Out of every person that lives in Canada, only 2.2% have something to do with agricultural production. That is, one out of every forty-six people, not to mention that the demographic represented above was 31.7% in 1931 when it was counted for the first time. Have people started eating less? On the contrary, it would seem that we are eating rather more if we were to take the amount of food we eat as a ratio to the value of the work we due in terms of production.
Such that the question of education should be of practicality. It cannot be said any simpler than that, we have gone to long and been out of touch with our agricultural roots for so long, most would not know how to plant a potato, one of the premium staple traditional foods for many families.  Far be it from my opinion to express a desire for Canada to be less competitive in the global economy. It would just seem to be common sense we have placed an luxurious amount of trust in the earth’s fertility to always produce enough food on such a industrious scale.
I see a future where the first unseen phenomena of agricultural impact will be devastating. All of this however, could be prevented with an education system adapted to meet criterion of potential problems before they actually happened. Even though I use the problem of production of food as a example, an education system adequately funded, agile and robust enough to meet the problems of the 21st century is a idea worth investigating. It would mean getting the common elements of everyone’s life into the classroom, taught by qualified teachers. Common elements, by definition, would be the simplest things first, like agricultural reliability, and the rebuilding of our communities, and maintaining fresh water resources. These all play a part in our daily lives, so why not also teach communal responsibility?
Let us redefine our way of thinking of what an education should be, and instead, let us be visionaries and boldly step ahead and take charge of the problems that face us daily!
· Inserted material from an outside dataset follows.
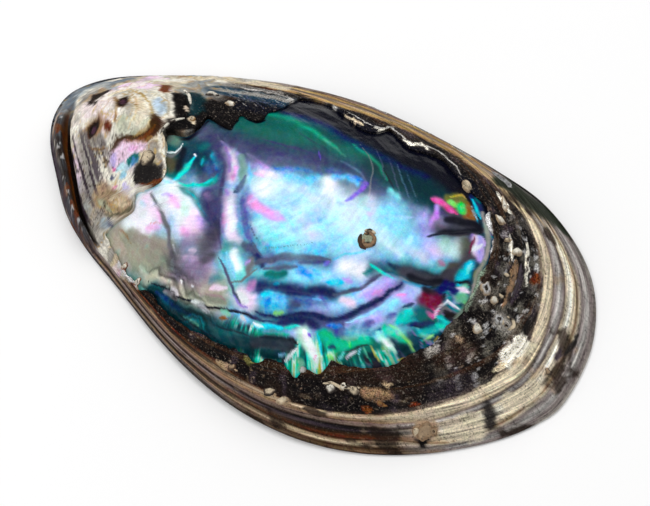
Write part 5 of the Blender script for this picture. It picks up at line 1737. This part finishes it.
def growth_points(growth, number):
    """One low rough dome that follows the crust, with its foot sunk in it."""
    gx, gy, length, width, turn, rise, pit = growth[:7]
    angle = np.linspace(0, 2 * math.pi, LUMP_SIDES + 1)[:-1]
    c, s = math.cos(math.radians(turn)), math.sin(math.radians(turn))
    rings, shares = [], np.linspace(0.04, 1.12, LUMP_RINGS)
    for share in shares:
        lobes = 1 + 0.3 * rough_noise(2 * np.cos(angle) + 9 * number, 2 * np.sin(angle), 1.4, 3)
        along, across = length * share * lobes * np.cos(angle), width * share * lobes * np.sin(angle)
        x, y = gx + along * c - across * s, gy + along * s + across * c
        dome_share = max(1 - min(share, 1.0) ** 2.4, 0.0) - 1.1 * pit * math.exp(-((share / 0.36) ** 2))
        height = surface_height(x, y) + rise * dome_share - 0.35 * smooth_step(0.9, 1.1, share)
        height += 0.5 * dome_share * rough_noise(x + 31 * number, y, 1.1, 4)
        rings.append(np.stack([x, y, height], axis=1))
    for share in (0.9, 0.4):
        ring = rings[-1].copy()
        ring[:, :2] = np.array([gx, gy]) + (ring[:, :2] - np.array([gx, gy])) * share
        ring[:, 2] -= 0.5
        rings.append(ring)
    return rings, np.concatenate([shares, [1.2, 1.2]])


# Soft boxes: name, direction from the shell, distance in metres, size in metres, watts.
STUDIO_LIGHTS = (
    ("key_softbox", (-0.29, 0.42, 0.86), 1.6, 1.6, 9.5),
    ("front_softbox", (-0.5, -0.55, 0.67), 1.4, 0.9, 4.0),
)
FLOOR_SIZE = 8.0
CAMERA_CLIP = (0.01, 10.0)


def camera_and_stage(stage):
    """The photo's camera, a pale floor and soft studio lights."""
    scene = bpy.context.scene
    turn, rise = stage.camera_azimuth, stage.camera_elevation
    back = Vector((math.sin(turn) * math.cos(rise), -math.cos(turn) * math.cos(rise), math.sin(rise)))
    camera = bpy.data.objects.new("photo_camera", bpy.data.cameras.new("photo_camera"))
    scene.collection.objects.link(camera)
    camera.data.lens = stage.camera_lens
    camera.data.clip_start, camera.data.clip_end = CAMERA_CLIP
    camera.location = Vector(stage.camera_aim) + back * stage.camera_distance
    camera.rotation_euler = (-back).to_track_quat("-Z", "Y").to_euler()
    scene.camera = camera
    bpy.ops.mesh.primitive_plane_add(size=FLOOR_SIZE, location=(0, 0, 0))
    floor = bpy.context.active_object
    floor.name = "floor"
    finish = {"Base_Color": (*stage.floor_colour, 1), "Roughness": 0.9, "Specular_IOR_Level": 0.0}
    floor.data.materials.append(NodeSet("pale_floor").finished(**finish))
    for name, direction, distance, size, power in STUDIO_LIGHTS:
        lamp = bpy.data.lights.new(name, "AREA")
        lamp.size, lamp.energy, lamp.shape = size, power, "SQUARE"
        thing = bpy.data.objects.new(name, lamp)
        scene.collection.objects.link(thing)
        towards = Vector(direction).normalized()
        thing.location = towards * distance
        thing.rotation_euler = towards.to_track_quat("Z", "Y").to_euler()
    world = bpy.data.worlds.new("studio")
    world.use_nodes = True
    nodes, links = world.node_tree.nodes, world.node_tree.links
    background = nodes["Background"]
    background.inputs["Color"].default_value = (*stage.world_colour, 1)
    split = nodes.new("ShaderNodeSeparateXYZ")
    links.new(nodes.new("ShaderNodeTexCoord").outputs["Generated"], split.inputs["Vector"])
    ramp = nodes.new("ShaderNodeMapRange")
    links.new(split.outputs["Z"], ramp.inputs["Value"])
    ramp.inputs["To Min"].default_value = stage.horizon_strength
    ramp.inputs["To Max"].default_value = stage.world_strength
    links.new(ramp.outputs["Result"], background.inputs["Strength"])
    scene.world = world
    scene.view_settings.view_transform = "Standard"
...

Too long have our communities been becoming more and more isolated from each other, but also from the things that people used to do together. So much that education teaches us how to work, and sometimes how to play, it should teach us how to be communal. No longer do people take part in their own communities harvesting of goods, a simple and yet practical skill. What I long to see in our education system, is a easily accessible way to bring interconnectedness in a community, with the student involved.
Let us deceive ourselves no longer then, for our future is, as always, uncertain.  We can plan and schedule forever, but there is a simple fact one should always remember about the future. It is not made entirely from the present, such that it is only largely made from now, just as today was mostly made from yesterday. If then, the future is uncertain, as is mostly human doing, we should plan to make the maximum amount of our population as useful as possible and be able to adapt to any scale of phenomena or change that might occur.
In conclusion, the future as it should be structured, is no longer some mass conglomerate entity, manufactured into a complex design of circuits and paths. Such a method is inefficient and demeans the value of our work. Our society working at such a naive level is unwise, acting as if we could put a number or measure to the usefulness of any person in our society.  Nay, the future lays ahead in having many little cogs with human faces working effortlessly in a big machine. No longer should we have to look at people as a number, but a member of a fully functioning and self sustaining community. All of these people would then have one thing in common, which would be a steady and firm foundation via a practical public education system.